_RECORDED DATA_
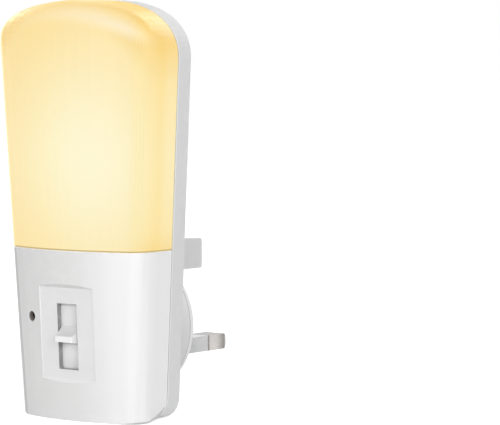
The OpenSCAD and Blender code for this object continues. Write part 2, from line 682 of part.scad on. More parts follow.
// The tab from above: straight sides and two eased front corners
module tab_plan() {
  front_w = tab_width - 2 * tab_corner_r;
  translate([-tab_width / 2, tab_corner_r - tab_reach])
    square([tab_width, tab_reach - tab_corner_r + strip_y + eps]);
  translate([-front_w / 2, -tab_reach]) square([front_w, tab_reach]);
  for (s = [-1, 1]) translate([s * front_w / 2, tab_corner_r - tab_reach]) circle(r = tab_corner_r);
}
module slider_knob() {
  half = tab_height / 2;
  lip_low = tab_rise - half;
  lip_high = lip_low + tab_lip;
  slope_y = strip_y - 0.3;
  scoop_r = 5;
  dx = tab_reach + slope_y;
  dz = half - lip_high;
  chord = sqrt(dx * dx + dz * dz);
  off = sqrt(scoop_r * scoop_r - chord * chord / 4);
  color([0.96, 0.96, 0.97])
  at_rest() {
    translate([-strip_width / 2, strip_y, -strip_half]) cube([strip_width, strip_t, 2 * strip_half]);
    difference() {
      intersection() {
        translate([0, 0, -half]) linear_extrude(tab_height) tab_plan();
        translate([-tab_width, 0, 0]) rotate([90, 0, 90]) linear_extrude(2 * tab_width)
          polygon([[strip_y + eps, -half], [strip_y + eps, half], [slope_y, half], [-tab_reach, lip_high],
            [-tab_reach, lip_low], [0, -half]]);
      }
      translate([-tab_width, slope_y - dx / 2 - off * dz / chord, half - dz / 2 + off * dx / chord])
        rotate([0, 90, 0]) cylinder(r = scoop_r, h = 2 * tab_width, $fn = 96);
    }
    difference() {
      translate([-socket[0] / 2, strip_y + strip_t - eps, -socket[2] / 2]) cube(socket);
      translate([-lever[0] / 2 - 0.1, strip_y + strip_t + 0.4, -lever[1] / 2 - 0.1])
        cube([lever[0] + 0.2, socket[1], lever[1] + 0.2]);
    }
  }
}
frame_wall = 0.4;
wafer_t = 1.2;
frame_front_y = board_front_y - dimmer_depth;
// Distances along the panel's own Y, at the slot's centre
function in_panel(y) = (y - panel_y(slot_z)) / cos(slope);
carriage_front = in_panel(frame_front_y + frame_wall + 0.9);
carriage_t = 2.2;
carriage_w = dimmer_width - 2 * frame_wall - 1.4;
carriage_h = tab_height + 1;
module dimmer_carriage() {
  color([0.2, 0.2, 0.22])
  at_rest() {
    translate([-carriage_w / 2, carriage_front, -carriage_h / 2]) cube([carriage_w, carriage_t, carriage_h]);
    translate([-lever[0] / 2, strip_y + strip_t + 0.5, -lever[1] / 2])
      cube([lever[0], carriage_front - strip_y - strip_t - 0.5 + eps, lever[1]]);
  }
}
module dimmer_wiper() {
  wafer_front = in_panel(board_front_y - wafer_t);
  start = carriage_front + carriage_t;
  color("gold")
  at_rest() for (s = [-1, 1]) translate([s * 2 - 0.5, start, -2]) {
    cube([1, 0.3, 4]);
    cube([1, wafer_front - start - 0.35, 0.3]);
  }
}
module dimmer_frame() {
  window = 2 * half_travel + lever[1] + 1.4;
  color([0.75, 0.76, 0.78])
  difference() {
    block(0, board_front_y, slot_z, dimmer_width, dimmer_depth, dimmer_length);
    block(0, board_front_y + cut, slot_z, dimmer_width - 2 * frame_wall, dimmer_depth - frame_wall + cut,
      dimmer_length - 2 * frame_wall);
    block(0, frame_front_y + 2 * frame_wall, slot_z, lever[0] + 0.8, 2 * frame_wall + cut, window);
  }
}
module dimmer_wafer() {
  inside = 2 * frame_wall + 0.1;
  color([0.45, 0.28, 0.15])
  block(0, board_front_y, slot_z, dimmer_width - inside, wafer_t, dimmer_length - inside);
}

/* The light sensor looks out of its hole through a dark tube */
sensor_inside_y = part_y - depth(sensor_z) + base_wall
  + crown_r - sqrt(crown_r * crown_r - pow(sensor_offset + sensor_tube_d / 2, 2));
module light_sensor() {
  color([0.75, 0.82, 0.9]) {
    rod(-sensor_offset, board_front_y, sensor_z, sensor_d / 2, 3.6);
    translate([-sensor_offset, board_front_y - 3.6, sensor_z]) rotate([90, 0, 0])
      intersection() {
        sphere(d = sensor_d);
        cylinder(d = sensor_d, h = sensor_d / 2);
      }
  }
}
module sensor_tube() {
  tube_length = board_front_y - sensor_inside_y - 0.8;
  color([0.12, 0.12, 0.13])
  difference() {
    rod(-sensor_offset, board_front_y, sensor_z, sensor_tube_d / 2, tube_length);
    rod(-sensor_offset, board_front_y + cut, sensor_z, sensor_d / 2 + 0.1, tube_length + 2 * cut);
  }
}

/* Other parts on the control board: two columns beside the slide control */
column_x = (board_width / 2 + dimmer_width / 2) / 2;
column_w = (board_width - dimmer_width) / 2 - 3.2;
module film_capacitor() {
  low = low_holes[1] + screw_head_d / 2 + part_gap;
  high = leg_z - tag_t / 2 - part_gap;
  color([0.85, 0.7, 0.2]) translate([column_x, 0, (low + high) / 2])
    plate(board_front_y, dimmer_depth - 0.2) rounded_rect(column_w, high - low, 0.6);
}
module smoothing_capacitor() {
  can_r = column_w / 2 - 0.7;
  low = leg_z + tag_t / 2 + part_gap;
  can_length = board_top_z - low - 3;
  bead_z = can_length * 0.78;
  color([0.15, 0.2, 0.35]) translate([column_x, board_front_y - can_r, low]) rotate_extrude() {
    square([can_r, bead_z]);
    translate([0, bead_z]) square([can_r - 0.3, 0.6]);
    translate([0, bead_z + 0.6]) square([can_r, can_length - bead_z - 0.6]);
  }
}
module bridge_rectifier() {
  color([0.15, 0.15, 0.16]) block(-column_x, board_front_y, slot_z - 8.6, 4.8, 2.4, 6.4);
}
module fuse_resistor() {
  r = 1.5;
  color([0.5, 0.62, 0.5]) translate([-pins_x + leg_width / 2 + part_gap + r, board_front_y - r, slot_z - 4])
    cylinder(r = r, h = 7);
}
module driver_chip() {
  color([0.15, 0.15, 0.16]) block(0, board_front_y, slot_z + dimmer_length / 2 + 3, 5, 1.5, 3.8);
}
module chip_resistors() {
  color([0.1, 0.1, 0.1]) for (i = [-1 : 1])
    block(i * 4, board_front_y, slot_z - dimmer_length / 2 - 2, 1.6, 0.5, 0.8);
}

lens();
front_housing();
rear_housing();
plug_base();
earth_pin();
line_pin();
neutral_pin();
line_sleeve();
neutral_sleeve();
pin_retainer();
retainer_screws();
line_tag();
neutral_tag();
control_board();
light_board();
board_screws();
case_screws();
leds();
reflector();
link_wires();
slider_knob();
dimmer_carriage();
dimmer_wiper();
dimmer_frame();
dimmer_wafer();
light_sensor();
sensor_tube();
film_capacitor();
smoothing_capacitor();
bridge_rectifier();
fuse_resistor();
driver_chip();
chip_resistors();
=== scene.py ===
"""Looks of a plug-in night light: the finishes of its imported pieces, the studio and the camera."""

import logging
import math
from dataclasses import dataclass, field
from enum import Enum

import bmesh
import bpy
from mathutils import Matrix, Vector


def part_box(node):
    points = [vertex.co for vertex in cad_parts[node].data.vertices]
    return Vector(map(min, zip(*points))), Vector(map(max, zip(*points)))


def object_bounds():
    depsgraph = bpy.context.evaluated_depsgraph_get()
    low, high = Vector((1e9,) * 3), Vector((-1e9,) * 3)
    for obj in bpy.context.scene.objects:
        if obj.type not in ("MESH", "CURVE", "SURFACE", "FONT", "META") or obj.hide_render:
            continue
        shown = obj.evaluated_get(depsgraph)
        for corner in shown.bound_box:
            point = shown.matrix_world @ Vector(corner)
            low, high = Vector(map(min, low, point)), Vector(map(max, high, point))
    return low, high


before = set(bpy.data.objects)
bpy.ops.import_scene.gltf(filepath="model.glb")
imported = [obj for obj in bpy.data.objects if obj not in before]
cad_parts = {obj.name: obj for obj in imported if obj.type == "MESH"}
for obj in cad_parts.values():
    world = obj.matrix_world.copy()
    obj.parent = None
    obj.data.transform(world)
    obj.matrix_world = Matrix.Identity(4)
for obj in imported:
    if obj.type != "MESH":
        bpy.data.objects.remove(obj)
cad_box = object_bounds()

log = logging.getLogger("night_light")
MM = 0.001
Rgb = tuple[float, float, float]
Range = tuple[float, float]
Socket = bpy.types.NodeSocket

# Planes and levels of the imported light, in millimetres
LENS_LOW, LENS_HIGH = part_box("lens")
PART_Y = LENS_HIGH.y / MM
SPLIT_Z = LENS_LOW.z / MM
SEAM = 0.3
SLOT_Z = 4.2
SLOT_HALF = (3.27, 8.37)
PANEL_X = (-9.0, 9.0)
PANEL_Z = (-6.6, 16.6)
CRESCENT = 2.4
HOLE_AT = (-12.5, 8.7)
HOLE_R = 1.33
TAB_REST = 0.5
TAB_Z = SLOT_Z + TAB_REST
TAB_HALF = 2.15
SLEEVE_END = 9.5
PIN_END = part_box("line_pin")[1].y / MM
FLOOR_GAP = 0.02
BEYOND = 60.0  # past the light on the side that a range leaves open

# Ranges of the surface's normal
DOWNWARD = ("Z", -2.0, -0.3)
UPWARD = ("Z", 0.3, 2.0)

WHITE = (1.0, 1.0, 1.0, 1.0)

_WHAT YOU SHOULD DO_
Return only the stretch of the material above from the line holding "color([0.15, 0.15, 0.16]) block(-column_x, board_front_y, slot_z" through the line holding "in imported if", copied exactly.

_THE COMPLETED TASK_
  color([0.15, 0.15, 0.16]) block(-column_x, board_front_y, slot_z - 8.6, 4.8, 2.4, 6.4);
}
module fuse_resistor() {
  r = 1.5;
  color([0.5, 0.62, 0.5]) translate([-pins_x + leg_width / 2 + part_gap + r, board_front_y - r, slot_z - 4])
    cylinder(r = r, h = 7);
}
module driver_chip() {
  color([0.15, 0.15, 0.16]) block(0, board_front_y, slot_z + dimmer_length / 2 + 3, 5, 1.5, 3.8);
}
module chip_resistors() {
  color([0.1, 0.1, 0.1]) for (i = [-1 : 1])
    block(i * 4, board_front_y, slot_z - dimmer_length / 2 - 2, 1.6, 0.5, 0.8);
}

lens();
front_housing();
rear_housing();
plug_base();
earth_pin();
line_pin();
neutral_pin();
line_sleeve();
neutral_sleeve();
pin_retainer();
retainer_screws();
line_tag();
neutral_tag();
control_board();
light_board();
board_screws();
case_screws();
leds();
reflector();
link_wires();
slider_knob();
dimmer_carriage();
dimmer_wiper();
dimmer_frame();
dimmer_wafer();
light_sensor();
sensor_tube();
film_capacitor();
smoothing_capacitor();
bridge_rectifier();
fuse_resistor();
driver_chip();
chip_resistors();
=== scene.py ===
"""Looks of a plug-in night light: the finishes of its imported pieces, the studio and the camera."""

import logging
import math
from dataclasses import dataclass, field
from enum import Enum

import bmesh
import bpy
from mathutils import Matrix, Vector


def part_box(node):
    points = [vertex.co for vertex in cad_parts[node].data.vertices]
    return Vector(map(min, zip(*points))), Vector(map(max, zip(*points)))


def object_bounds():
    depsgraph = bpy.context.evaluated_depsgraph_get()
    low, high = Vector((1e9,) * 3), Vector((-1e9,) * 3)
    for obj in bpy.context.scene.objects:
        if obj.type not in ("MESH", "CURVE", "SURFACE", "FONT", "META") or obj.hide_render:
            continue
        shown = obj.evaluated_get(depsgraph)
        for corner in shown.bound_box:
            point = shown.matrix_world @ Vector(corner)
            low, high = Vector(map(min, low, point)), Vector(map(max, high, point))
    return low, high


before = set(bpy.data.objects)
bpy.ops.import_scene.gltf(filepath="model.glb")
imported = [obj for obj in bpy.data.objects if obj not in before]
cad_parts = {obj.name: obj for obj in imported if obj.type == "MESH"}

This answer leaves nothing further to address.